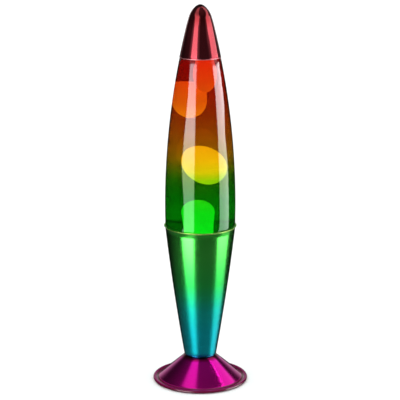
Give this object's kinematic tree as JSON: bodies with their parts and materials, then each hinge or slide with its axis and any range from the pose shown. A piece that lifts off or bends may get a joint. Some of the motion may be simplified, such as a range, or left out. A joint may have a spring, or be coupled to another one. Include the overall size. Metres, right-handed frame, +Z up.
{
  "type": "lava lamp",
  "caption": "Slim rocket-shaped table lava lamp with a dyed metal cap, a lacquered glass bottle of liquid and wax, a tapered metal body and a flared round foot.",
  "frame": {"origin": "centre of the underside, on the lamp's own axis and on the table it stands on", "axes": "+Z up along the lamp's axis, -Y to the front, +Y to the side that the cord leaves by, +X to the viewer's right"},
  "size_m": [0.105, 0.105, 0.42],
  "materials": {
    "cap_metal": "spun and dyed red, glossy satin",
    "lacquered_glass": "clear glass lacquered outside from red through amber to green",
    "clear_liquid": "clear liquid",
    "wax": "white translucent wax lit from below",
    "cone_metal": "spun, brushed round, dyed green fading to cyan below",
    "foot_metal": "spun and dyed magenta, glossy satin",
    "tinplate": "bright tinplate",
    "liner_plastic": "soft sealing plastic",
    "plated_steel": "zinc plated",
    "cast_iron": "raw casting",
    "cover_sheet": "black painted sheet",
    "rubber": "black rubber",
    "mica": "pressed mica",
    "ceramic": "white glazed ceramic",
    "brass": "pressed brass",
    "nickel": "nickel plated",
    "bulb_glass": "frosted glass",
    "clear_glass": "clear glass",
    "black_glass": "black fused glass",
    "tungsten": "glowing wire"
  },
  "bodies": {
    "base": {"foot_shell": "foot_metal", "ballast_ring": "cast_iron", "bottom_cover": "cover_sheet", "cover_screw_1": "plated_steel", "cover_screw_2": "plated_steel", "cover_screw_3": "plated_steel", "rubber_pad_1": "rubber", "rubber_pad_2": "rubber", "rubber_pad_3": "rubber", "rubber_pad_4": "rubber", "cord_grommet": "rubber", "threaded_nipple": "plated_steel", "lock_washer": "plated_steel", "lock_nut": "plated_steel", "mica_washer": "mica", "holder_body": "ceramic", "holder_sleeve": "brass", "holder_contact": "brass", "terminal_screw_1": "brass", "terminal_screw_2": "brass", "cone_body": "cone_metal"},
    "bulb_tip": {"bulb_contact": "nickel"},
    "bulb": {"bulb_envelope": "bulb_glass", "bulb_screw_cap": "nickel", "bulb_insulator": "black_glass", "bulb_stem": "clear_glass", "bulb_filament": "tungsten"},
    "bottle": {"glass_bottle": "lacquered_glass", "crown_cap": "tinplate", "crown_liner": "liner_plastic", "liquid": "clear_liquid", "wax_pool": "wax", "heat_coil": "plated_steel"},
    "cap": {"decorative_cap": "cap_metal"},
    "wax_middle": {"wax_blob_middle": "wax"},
    "wax_upper_left": {"wax_blob_upper_left": "wax"},
    "wax_upper_right": {"wax_blob_upper_right": "wax"}
  },
  "joints": [
    {"name": "bulb_rise", "type": "slide", "parent": "base", "child": "bulb_tip", "axis": [0, 0, 1], "range_m": [0, 0.007]},
    {"name": "bulb_turn", "type": "hinge", "parent": "bulb_tip", "child": "bulb", "pos_m": [0, 0, 0.0625], "axis": [0, 0, 1], "range_deg": [0, 900]},
    {"name": "bottle_lift", "type": "slide", "parent": "base", "child": "bottle", "axis": [0, 0, 1], "range_m": [0, 0.075]},
    {"name": "cap_lift", "type": "slide", "parent": "bottle", "child": "cap", "axis": [0, 0, 1], "range_m": [0, 0.06]},
    {"name": "wax_middle_drift", "type": "slide", "parent": "bottle", "child": "wax_middle", "axis": [0, 0, 1], "range_m": [-0.012, 0.016]},
    {"name": "wax_upper_left_drift", "type": "slide", "parent": "bottle", "child": "wax_upper_left", "axis": [0, 0, 1], "range_m": [-0.008, 0.003]},
    {"name": "wax_upper_right_drift", "type": "slide", "parent": "bottle", "child": "wax_upper_right", "axis": [0, 0, 1], "range_m": [-0.01, 0.001]}
  ],
  "couplings": [
    {"joint": "bulb_rise", "follows": "bulb_turn", "m_per_rad": 0.00044563}
  ]
}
- - -
▶ _EXERCISE BRIEF_
Set every line of the listing down word for word.

▶ _ANSWER IN FULL_
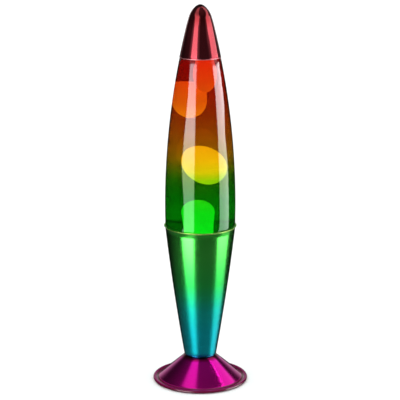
Give this object's kinematic tree as JSON: bodies with their parts and materials, then each hinge or slide with its axis and any range from the pose shown. A piece that lifts off or bends may get a joint. Some of the motion may be simplified, such as a range, or left out. A joint may have a spring, or be coupled to another one. Include the overall size. Metres, right-handed frame, +Z up.
{
  "type": "lava lamp",
  "caption": "Slim rocket-shaped table lava lamp with a dyed metal cap, a lacquered glass bottle of liquid and wax, a tapered metal body and a flared round foot.",
  "frame": {"origin": "centre of the underside, on the lamp's own axis and on the table it stands on", "axes": "+Z up along the lamp's axis, -Y to the front, +Y to the side that the cord leaves by, +X to the viewer's right"},
  "size_m": [0.105, 0.105, 0.42],
  "materials": {
    "cap_metal": "spun and dyed red, glossy satin",
    "lacquered_glass": "clear glass lacquered outside from red through amber to green",
    "clear_liquid": "clear liquid",
    "wax": "white translucent wax lit from below",
    "cone_metal": "spun, brushed round, dyed green fading to cyan below",
    "foot_metal": "spun and dyed magenta, glossy satin",
    "tinplate": "bright tinplate",
    "liner_plastic": "soft sealing plastic",
    "plated_steel": "zinc plated",
    "cast_iron": "raw casting",
    "cover_sheet": "black painted sheet",
    "rubber": "black rubber",
    "mica": "pressed mica",
    "ceramic": "white glazed ceramic",
    "brass": "pressed brass",
    "nickel": "nickel plated",
    "bulb_glass": "frosted glass",
    "clear_glass": "clear glass",
    "black_glass": "black fused glass",
    "tungsten": "glowing wire"
  },
  "bodies": {
    "base": {"foot_shell": "foot_metal", "ballast_ring": "cast_iron", "bottom_cover": "cover_sheet", "cover_screw_1": "plated_steel", "cover_screw_2": "plated_steel", "cover_screw_3": "plated_steel", "rubber_pad_1": "rubber", "rubber_pad_2": "rubber", "rubber_pad_3": "rubber", "rubber_pad_4": "rubber", "cord_grommet": "rubber", "threaded_nipple": "plated_steel", "lock_washer": "plated_steel", "lock_nut": "plated_steel", "mica_washer": "mica", "holder_body": "ceramic", "holder_sleeve": "brass", "holder_contact": "brass", "terminal_screw_1": "brass", "terminal_screw_2": "brass", "cone_body": "cone_metal"},
    "bulb_tip": {"bulb_contact": "nickel"},
    "bulb": {"bulb_envelope": "bulb_glass", "bulb_screw_cap": "nickel", "bulb_insulator": "black_glass", "bulb_stem": "clear_glass", "bulb_filament": "tungsten"},
    "bottle": {"glass_bottle": "lacquered_glass", "crown_cap": "tinplate", "crown_liner": "liner_plastic", "liquid": "clear_liquid", "wax_pool": "wax", "heat_coil": "plated_steel"},
    "cap": {"decorative_cap": "cap_metal"},
    "wax_middle": {"wax_blob_middle": "wax"},
    "wax_upper_left": {"wax_blob_upper_left": "wax"},
    "wax_upper_right": {"wax_blob_upper_right": "wax"}
  },
  "joints": [
    {"name": "bulb_rise", "type": "slide", "parent": "base", "child": "bulb_tip", "axis": [0, 0, 1], "range_m": [0, 0.007]},
    {"name": "bulb_turn", "type": "hinge", "parent": "bulb_tip", "child": "bulb", "pos_m": [0, 0, 0.0625], "axis": [0, 0, 1], "range_deg": [0, 900]},
    {"name": "bottle_lift", "type": "slide", "parent": "base", "child": "bottle", "axis": [0, 0, 1], "range_m": [0, 0.075]},
    {"name": "cap_lift", "type": "slide", "parent": "bottle", "child": "cap", "axis": [0, 0, 1], "range_m": [0, 0.06]},
    {"name": "wax_middle_drift", "type": "slide", "parent": "bottle", "child": "wax_middle", "axis": [0, 0, 1], "range_m": [-0.012, 0.016]},
    {"name": "wax_upper_left_drift", "type": "slide", "parent": "bottle", "child": "wax_upper_left", "axis": [0, 0, 1], "range_m": [-0.008, 0.003]},
    {"name": "wax_upper_right_drift", "type": "slide", "parent": "bottle", "child": "wax_upper_right", "axis": [0, 0, 1], "range_m": [-0.01, 0.001]}
  ],
  "couplings": [
    {"joint": "bulb_rise", "follows": "bulb_turn", "m_per_rad": 0.00044563}
  ]
}